Could you link to the email/discourse discussion about supporting this mode (I think you've linked it in other discussions, be good to have it for reference here & Probably in the other review)? (I'm wondering if we need a new flag for this, or if it'll be OK to change the driver behavior to always coalesce the .cppm->.pcm->.o path into a single step, for instance - I realize this is a somewhat breaking change but may be acceptable given that modules aren't widely deployed yet)

h-vetinari added a subscriber: h-vetinari.Oct 31 2022, 6:04 PM

ChuanqiXu added a parent revision: D137058: [Driver] [Modules] Support -fmodule-output (1/2).Oct 31 2022, 7:20 PM

ChuanqiXu edited the summary of this revision. (Show Details)

In D137059#3896661, @dblaikie wrote:

Could you link to the email/discourse discussion about supporting this mode (I think you've linked it in other discussions, be good to have it for reference here & Probably in the other review)? (I'm wondering if we need a new flag for this, or if it'll be OK to change the driver behavior to always coalesce the .cppm->.pcm->.o path into a single step, for instance - I realize this is a somewhat breaking change but may be acceptable given that modules aren't widely deployed yet)

Done. From my reading, in that discourse discussing, we're not talking about to add the new flags. I add the flag since I don't want the .pcm file pollutes the user space accidentally.

if it'll be OK to change the driver behavior to always coalesce the .cppm->.pcm->.o path into a single step

I am not sure what you mean. Do you talk about to forbidden the original 2-phase compilation model? If so, I think it is definitely the wrong direction. The 2-phase compilation model should be the correct direction in the long term since it has higher parallelism.

In D137059#3898239, @ChuanqiXu wrote:

In D137059#3896661, @dblaikie wrote:

Could you link to the email/discourse discussion about supporting this mode (I think you've linked it in other discussions, be good to have it for reference here & Probably in the other review)? (I'm wondering if we need a new flag for this, or if it'll be OK to change the driver behavior to always coalesce the .cppm->.pcm->.o path into a single step, for instance - I realize this is a somewhat breaking change but may be acceptable given that modules aren't widely deployed yet)
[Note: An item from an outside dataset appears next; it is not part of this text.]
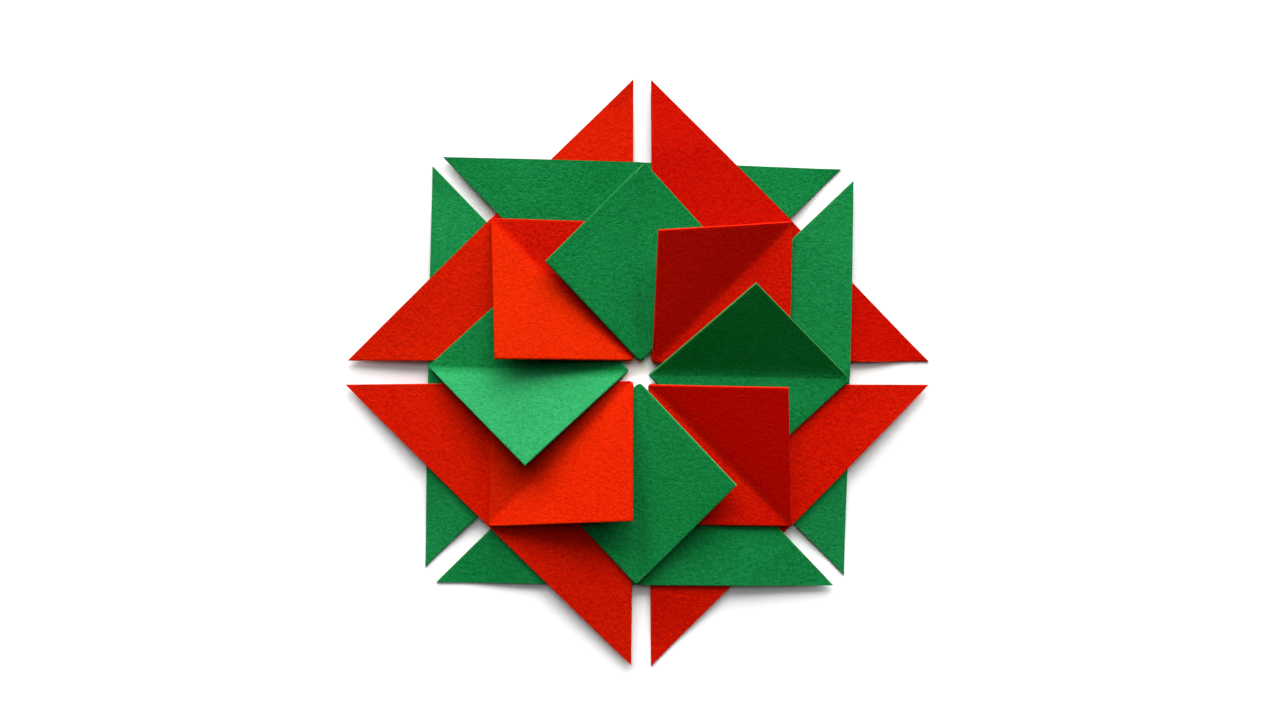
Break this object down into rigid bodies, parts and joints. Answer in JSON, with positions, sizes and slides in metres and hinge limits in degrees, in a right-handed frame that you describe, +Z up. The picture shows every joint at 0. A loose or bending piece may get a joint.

Done. From my reading, in that discourse discussing, we're not talking about to add the new flags. I add the flag since I don't want the .pcm file pollutes the user space accidentally.

if it'll be OK to change the driver behavior to always coalesce the .cppm->.pcm->.o path into a single step

I am not sure what you mean. Do you talk about to forbidden the original 2-phase compilation model? If so, I think it is definitely the wrong direction. The 2-phase compilation model should be the correct direction in the long term since it has higher parallelism.
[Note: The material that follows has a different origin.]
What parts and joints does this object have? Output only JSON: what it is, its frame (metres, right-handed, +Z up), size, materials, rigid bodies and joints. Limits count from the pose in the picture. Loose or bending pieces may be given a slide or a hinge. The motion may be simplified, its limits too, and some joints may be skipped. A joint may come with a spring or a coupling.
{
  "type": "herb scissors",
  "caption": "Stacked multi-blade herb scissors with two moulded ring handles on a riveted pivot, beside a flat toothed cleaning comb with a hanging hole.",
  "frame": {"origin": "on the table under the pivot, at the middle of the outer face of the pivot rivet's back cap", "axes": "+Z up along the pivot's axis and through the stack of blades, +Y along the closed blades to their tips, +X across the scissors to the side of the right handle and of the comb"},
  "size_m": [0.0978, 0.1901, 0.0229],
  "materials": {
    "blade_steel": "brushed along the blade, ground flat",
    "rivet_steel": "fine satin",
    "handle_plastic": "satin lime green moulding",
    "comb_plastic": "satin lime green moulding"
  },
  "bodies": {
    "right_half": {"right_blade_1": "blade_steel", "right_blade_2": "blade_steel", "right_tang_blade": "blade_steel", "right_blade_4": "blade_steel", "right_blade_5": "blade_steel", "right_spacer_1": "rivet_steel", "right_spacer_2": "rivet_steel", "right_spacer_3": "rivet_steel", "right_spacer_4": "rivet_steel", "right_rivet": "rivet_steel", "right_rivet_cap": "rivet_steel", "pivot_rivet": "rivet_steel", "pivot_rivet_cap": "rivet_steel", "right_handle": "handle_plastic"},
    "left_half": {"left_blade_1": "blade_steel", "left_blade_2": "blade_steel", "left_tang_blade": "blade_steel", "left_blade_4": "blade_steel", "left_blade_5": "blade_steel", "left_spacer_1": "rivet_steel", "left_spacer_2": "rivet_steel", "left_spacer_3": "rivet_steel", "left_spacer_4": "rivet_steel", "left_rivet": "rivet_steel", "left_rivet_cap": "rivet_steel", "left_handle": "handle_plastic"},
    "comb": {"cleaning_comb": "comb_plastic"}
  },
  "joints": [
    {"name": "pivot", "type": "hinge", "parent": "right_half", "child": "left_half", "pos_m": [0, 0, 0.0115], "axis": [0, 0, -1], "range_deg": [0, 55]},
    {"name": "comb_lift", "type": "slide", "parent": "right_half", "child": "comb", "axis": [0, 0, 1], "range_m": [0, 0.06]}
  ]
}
I am not convinced about this second point as motivation for this direction; it comes with some significant resource tradeoffs (compared with the proposed [near] future version of producing the PCM and the object from one invocation of the FE):

it requires multiple instantiations of the FE
it blocks the objective of reducing the content of module interfaces (so that they only contain the information that pertains to the interface) - since requiring source -> pcm, pcm -> object means that the PCM has to contain all the information necessary to generate the object.
in terms of parallelism, the interface PCM has to be generated and distributed - the parsing and serialisation has to be complete before the PCM can be distributed; that process is the same regardless of whether the FE invocation also produces an object.
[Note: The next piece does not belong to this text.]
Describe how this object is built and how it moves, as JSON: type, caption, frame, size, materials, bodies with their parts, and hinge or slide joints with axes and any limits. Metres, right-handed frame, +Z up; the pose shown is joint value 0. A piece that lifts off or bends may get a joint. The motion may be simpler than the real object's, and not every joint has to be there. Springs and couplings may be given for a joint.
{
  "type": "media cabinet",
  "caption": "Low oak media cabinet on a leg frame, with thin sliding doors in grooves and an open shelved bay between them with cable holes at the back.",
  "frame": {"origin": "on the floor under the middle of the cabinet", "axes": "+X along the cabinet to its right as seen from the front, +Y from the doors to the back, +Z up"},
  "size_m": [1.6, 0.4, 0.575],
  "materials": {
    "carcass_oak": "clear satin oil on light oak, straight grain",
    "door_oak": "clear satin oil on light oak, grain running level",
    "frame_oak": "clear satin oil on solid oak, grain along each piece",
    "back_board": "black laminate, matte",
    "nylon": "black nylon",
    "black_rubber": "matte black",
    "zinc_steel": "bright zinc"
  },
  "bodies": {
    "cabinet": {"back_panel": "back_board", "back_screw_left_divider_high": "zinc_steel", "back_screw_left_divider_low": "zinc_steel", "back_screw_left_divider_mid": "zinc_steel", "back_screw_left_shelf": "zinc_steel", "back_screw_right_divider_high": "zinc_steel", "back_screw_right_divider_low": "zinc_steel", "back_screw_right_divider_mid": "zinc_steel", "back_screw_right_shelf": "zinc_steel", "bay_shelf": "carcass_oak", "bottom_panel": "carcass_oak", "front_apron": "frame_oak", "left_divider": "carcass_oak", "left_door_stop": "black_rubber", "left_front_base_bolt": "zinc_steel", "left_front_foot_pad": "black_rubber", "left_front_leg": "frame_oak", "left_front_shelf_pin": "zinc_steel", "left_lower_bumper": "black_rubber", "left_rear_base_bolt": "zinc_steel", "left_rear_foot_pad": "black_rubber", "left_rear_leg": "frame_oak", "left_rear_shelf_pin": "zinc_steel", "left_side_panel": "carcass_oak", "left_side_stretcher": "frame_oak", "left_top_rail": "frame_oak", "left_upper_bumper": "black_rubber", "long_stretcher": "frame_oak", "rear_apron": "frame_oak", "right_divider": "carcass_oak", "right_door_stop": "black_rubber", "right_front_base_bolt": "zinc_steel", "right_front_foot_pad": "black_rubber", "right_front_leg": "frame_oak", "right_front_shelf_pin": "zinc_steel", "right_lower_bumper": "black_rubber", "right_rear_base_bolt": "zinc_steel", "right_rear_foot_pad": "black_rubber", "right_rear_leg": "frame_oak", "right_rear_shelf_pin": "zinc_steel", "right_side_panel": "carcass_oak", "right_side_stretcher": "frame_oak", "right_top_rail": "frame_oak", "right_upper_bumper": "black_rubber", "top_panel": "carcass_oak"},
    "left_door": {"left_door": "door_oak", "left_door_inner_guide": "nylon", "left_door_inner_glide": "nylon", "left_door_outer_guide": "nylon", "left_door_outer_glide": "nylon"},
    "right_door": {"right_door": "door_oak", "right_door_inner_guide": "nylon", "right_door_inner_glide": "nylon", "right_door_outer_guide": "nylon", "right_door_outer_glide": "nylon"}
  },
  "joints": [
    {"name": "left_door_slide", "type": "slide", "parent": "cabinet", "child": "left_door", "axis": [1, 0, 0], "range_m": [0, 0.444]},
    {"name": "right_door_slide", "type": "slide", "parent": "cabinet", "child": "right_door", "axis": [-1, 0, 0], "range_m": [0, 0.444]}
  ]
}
So, I would suggest that we would move to a single invocation of the compiler to produce the PCM and object as the default; if the user has a specific reason to want to do the two jobs separately then thay could still do so ( -fmodule-only / --precompile ) at the expense of two invocations as now,

In D137059#3898463, @iains wrote:

In D137059#3898239, @ChuanqiXu wrote:

In D137059#3896661, @dblaikie wrote:

Could you link to the email/discourse discussion about supporting this mode (I think you've linked it in other discussions, be good to have it for reference here & Probably in the other review)? (I'm wondering if we need a new flag for this, or if it'll be OK to change the driver behavior to always coalesce the .cppm->.pcm->.o path into a single step, for instance - I realize this is a somewhat breaking change but may be acceptable given that modules aren't widely deployed yet)

Done. From my reading, in that discourse discussing, we're not talking about to add the new flags. I add the flag since I don't want the .pcm file pollutes the user space accidentally.

if it'll be OK to change the driver behavior to always coalesce the .cppm->.pcm->.o path into a single step

I am not sure what you mean. Do you talk about to forbidden the original 2-phase compilation model? If so, I think it is definitely the wrong direction. The 2-phase compilation model should be the correct direction in the long term since it has higher parallelism.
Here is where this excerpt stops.